07.10.08

Editor's View

Risky business

Platform: Internet | Author: Danielle Long | Source: nma.co.uk | Published: 16.07.08

Is it a dangerous time to have digital in your job title?

It seems these days not a week goes by without the axing of a digital director or two as companies increasingly shave down digital staff.

Restructures are seeing digital pulled out of its ghetto and integrated into businesses through mergers with comms planning and marketing departments.

In recent weeks, Bauer has axed the digital sales director role, Johnston Press dumped...

... its digital publishing director role and TIML-owned Virgin Media dropped its digital director when it merged its digital and marketing departments.

It's a sign of optimism from media companies who believe and understand that digital is an integral part of their business, and so should be treated accordingly. But, will the loss of so many digital experts, come at the expense of digital innovation?

This week's Bellwether Report revealed there's still growth in the market. Despite the downwards trends overall, internet ad spend grew 6% in Q2, although this is well below market forecasts and the smallest increase the market has seen since 2002.

At a time when budgets are shrinking and clients are spending less, the very people well placed to help drive digital innovation may not be there if this trend continues.

Digital remains the shining star in the ad market. Let's hope the industry can maintain this.

 

Tough competition - 02.07.08

This week's move by The Office of Fair Trading to refer Kangaroo, the joint venture on-demand service from the BBC Worldwide, ITV and Channel 4, to the Competition Commission has ruffled feathers far and wide.

It's a toughie too, because both arguments are fairly compelling.

On one side, it's easy to see the arguments around the so called 'monopoly', if users can go to one platform and get all the content they want and need - be it free or otherwise - it's obvious to see why competitors like Sky, Joost, Virgin Media et al are against the venture.

However, the follow-on effect that such an undoubtedly impressive service will provide to the on-demand market in the UK is undeniable. As TV audiences dwindle, the more people going online for content the better, right?

And, whichever side of the fence you sit on the potential implications for pricing are of significant importance to the marketplace.

Those against Kangaroo have readily bandied about terms such as 'monopoly' and 'cartel'. But, if we live in a truly global digital world, then it's necessary that the UK competes on such a stage and if so Kangaroo would surely be a great example of the UK's best, particularly if Five and other broadcasters jump on board.

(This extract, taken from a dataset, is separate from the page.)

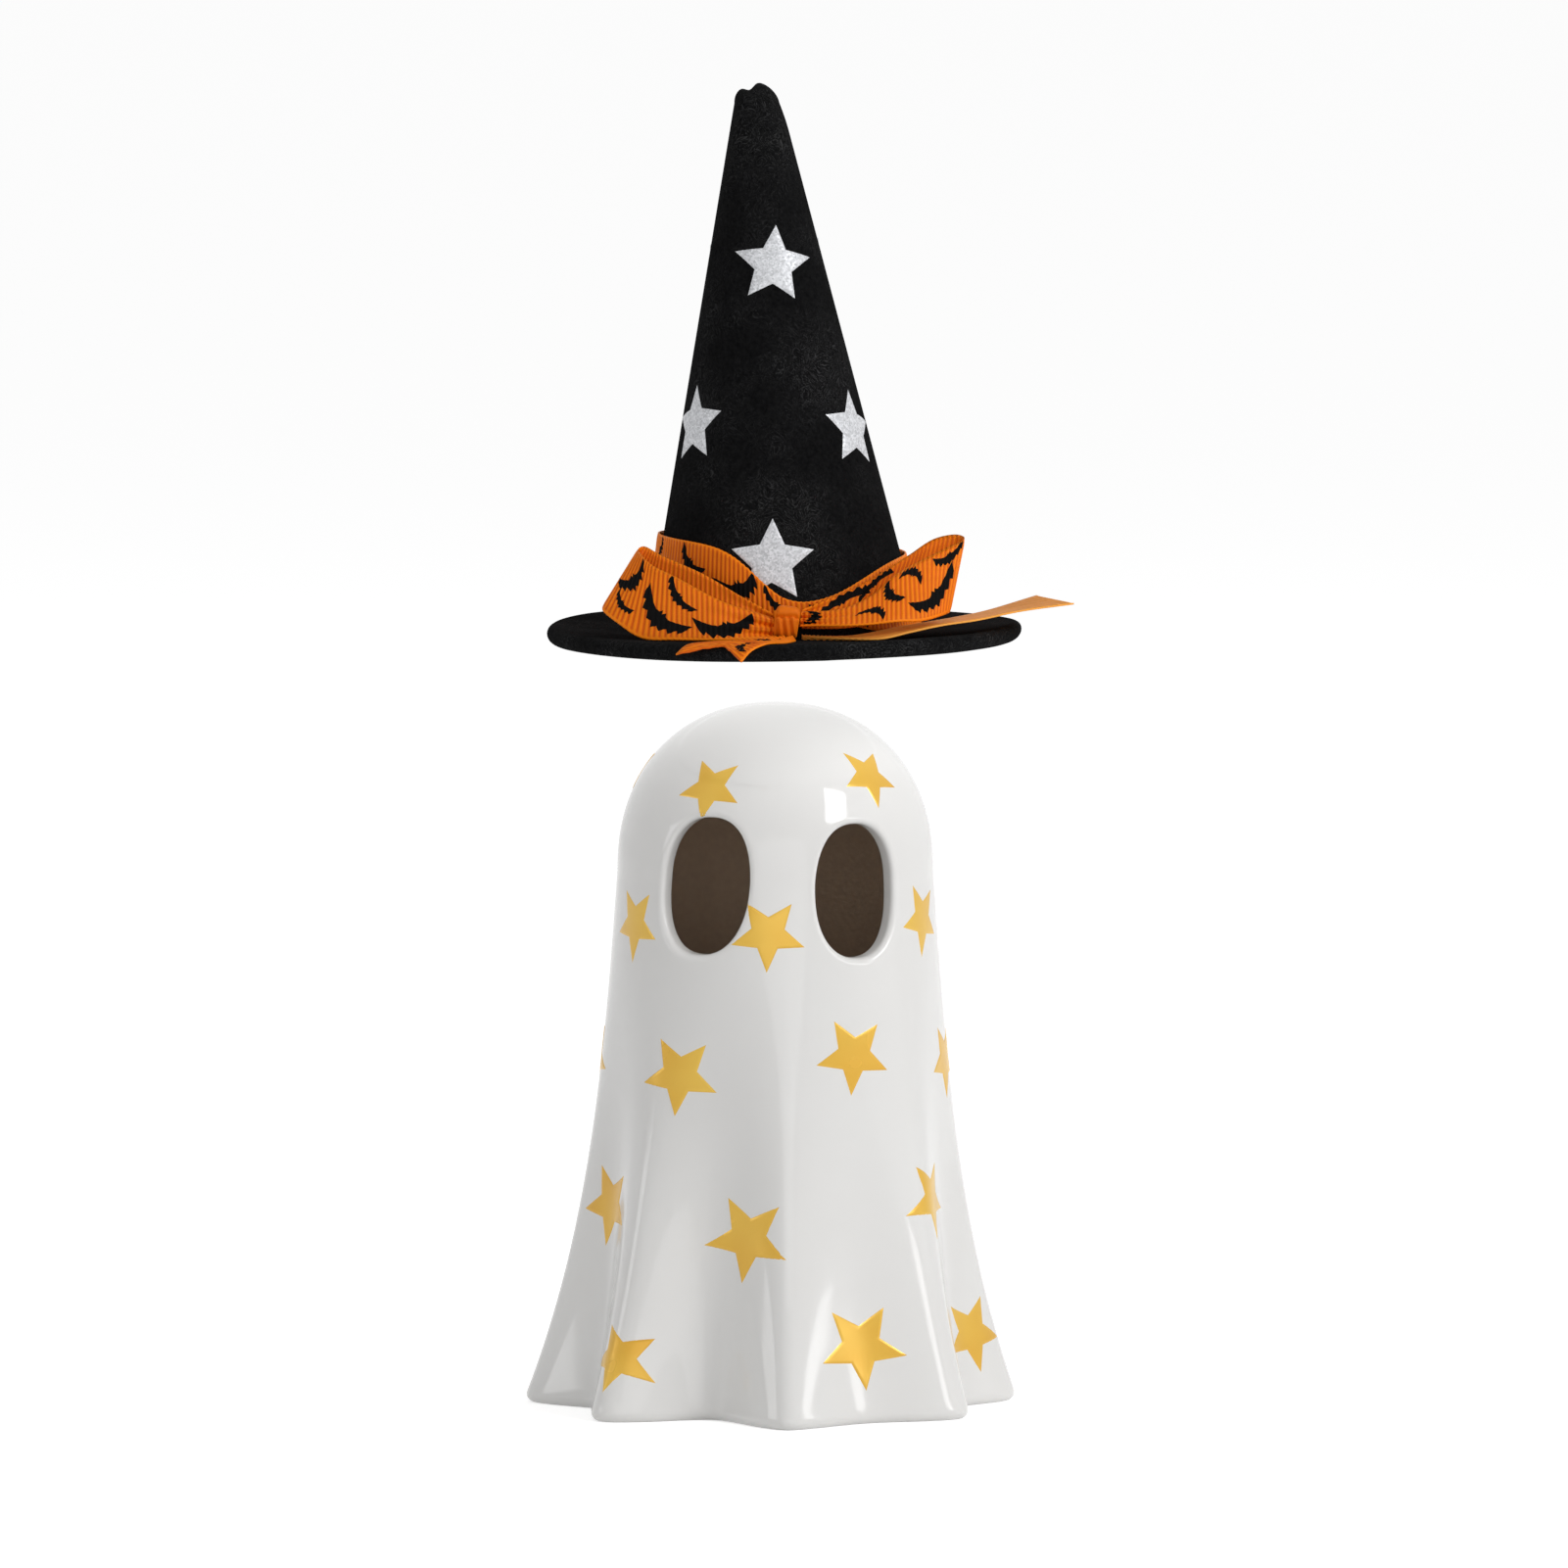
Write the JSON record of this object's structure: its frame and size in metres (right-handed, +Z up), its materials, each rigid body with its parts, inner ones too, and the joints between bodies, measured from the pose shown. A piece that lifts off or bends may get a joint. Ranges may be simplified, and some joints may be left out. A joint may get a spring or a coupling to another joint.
{
  "type": "light-up ghost",
  "caption": "Glazed ceramic sheet ghost with oval eye holes and a draped hem, a plug-in battery light underneath, and a lift-off felt witch hat with a ribbon bow.",
  "frame": {"origin": "on the table, under the middle of the whole object's outline", "axes": "+Z up, the ghost's face looks along -Y, +X to the right of a viewer who faces it"},
  "size_m": [0.1164, 0.1062, 0.2823],
  "materials": {
    "white_glaze": "gloss",
    "black_felt": "felted",
    "orange_ribbon": "ribbed grosgrain",
    "black_rubber": "matt",
    "white_plastic": "satin",
    "frosted_plastic": "frosted",
    "green_board": "solder mask",
    "cell_steel": "bright",
    "contact_steel": "plated",
    "black_plastic": "satin",
    "red_plastic": "gloss"
  },
  "bodies": {
    "ghost": {"ghost_shell": "white_glaze"},
    "hat": {"hat_cone": "black_felt", "hat_brim": "black_felt", "hat_band": "orange_ribbon", "bow_loop_left": "orange_ribbon", "bow_loop_right": "orange_ribbon", "bow_tail_left": "orange_ribbon", "bow_tail_right": "orange_ribbon", "bow_knot": "orange_ribbon"},
    "light_unit": {"grip_ring": "black_rubber", "unit_housing": "white_plastic", "unit_cover": "white_plastic", "diffuser_dome": "frosted_plastic", "led": "frosted_plastic", "circuit_board": "green_board", "cell_1": "cell_steel", "cell_2": "cell_steel", "cell_3": "cell_steel", "contact_spring": "contact_steel", "spring_plate": "contact_steel", "contact_plate": "contact_steel", "cover_screw_1": "contact_steel", "cover_screw_2": "contact_steel", "switch_frame": "contact_steel", "switch_lead_1": "red_plastic", "switch_lead_2": "black_plastic"},
    "door": {"battery_door": "white_plastic", "door_screw": "contact_steel"},
    "switch": {"switch_knob": "black_plastic"}
  },
  "joints": [
    {"name": "hat_lift", "type": "slide", "parent": "ghost", "child": "hat", "axis": [0.0776, 0, 0.997], "range_m": [-0.02447, 0]},
    {"name": "light_unit_pull", "type": "slide", "parent": "ghost", "child": "light_unit", "axis": [0, 0, -1], "range_m": [0, 0.04]},
    {"name": "battery_door_off", "type": "slide", "parent": "light_unit", "child": "door", "axis": [0, 0, -1], "range_m": [0, 0.01]},
    {"name": "switch_slide", "type": "slide", "parent": "light_unit", "child": "switch", "axis": [1, 0, 0], "range_m": [0, 0.003]}
  ]
}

Kangaroo and particularly ITV chairman Michael Grade have argued that the delay to Kangaroo will only benefit non-UK players such as Apple and Google who will benefit from attracting UK audiences, to the disadvantage of UK advertisers, producers and viewers.

But, while the broadcasters fight for their piece of pie, perhaps one of the most significant points is being missed - how can the on-demand market be monetised?

Advertisers are reluctant to jump on board a still untested market, with ongoing discussions around CPMs and the merits of pre and post-roll ads versus overlays or otherwise, and none of the players are yet to come up with a workable pricing model for content.

NMA reported this week on ComScore research, which revealed UK audiences were leading the way in online video consumption, with 27.4m UK users tuning in online. Almost half of these viewers were watching via YouTube, which leaves the UK's traditional broadcasters a long way behind the curve.

The CC has quite a task ahead of it if it hopes to wade through this mess and come up with a solution. As one production company head put it: "You're damned if you do and you're damned if you don't."

But perhaps the real hurdle for the marketplace is working out just how anyone, cartels or otherwise, can actually make some money from on-demand. Maybe this is where the real debate should be taking place?

 

Can-do attitude - 20.06.08

The Cyber Lions Awards at Cannes this year were a triumph for the little guys. Small independent agencies were up against, and in many cases beat, the heavyweights to take home gongs.

From a shortlist rich with hotshops like AKQA, FarFar, Crispin Porter + Bogusky, R/GA and North Kingdom, small shops like Japan's Projector - a two-man team - and the UK's 21-strong Lean Mean Fighting Machine walked away with the some of the highest honours.

That's not to say the big guys didn't pick up plaudits as well. All the agencies listed above won something, but it was the little-known names that took the Grand Prix: Oslo's Mediafront, 42 Entertainment in the US and Projector.

Lean Mean's storming performance to win Cyber Agency of the Year, along with two golds, a silver and a bronze Lion, has not only firmly established the creative shop's presence on the international stage, it has helped restore the reputation of the overall UK market.

After what was slated as a lacklustre performance at Cannes last year, the UK digital industry stepped up to the podium to collect 11 coveted Cyber Lions, won by Poke, Glue, BBH, BMB, Archibald Ingall Stretton and The Viral Factory.

It was a bigger swag than achieved by the much-lauded creative hotshops in Brazil and Sweden, and just behind the US, which bagged 15 gongs.

As one Cyber Lions judge told NMA, "For banners, the UK owns online advertising."

There's no denying the market needs to continue to push this creativity and drive innovation across the sector, but this year's festival has proven the UK digital market is in healthy shape.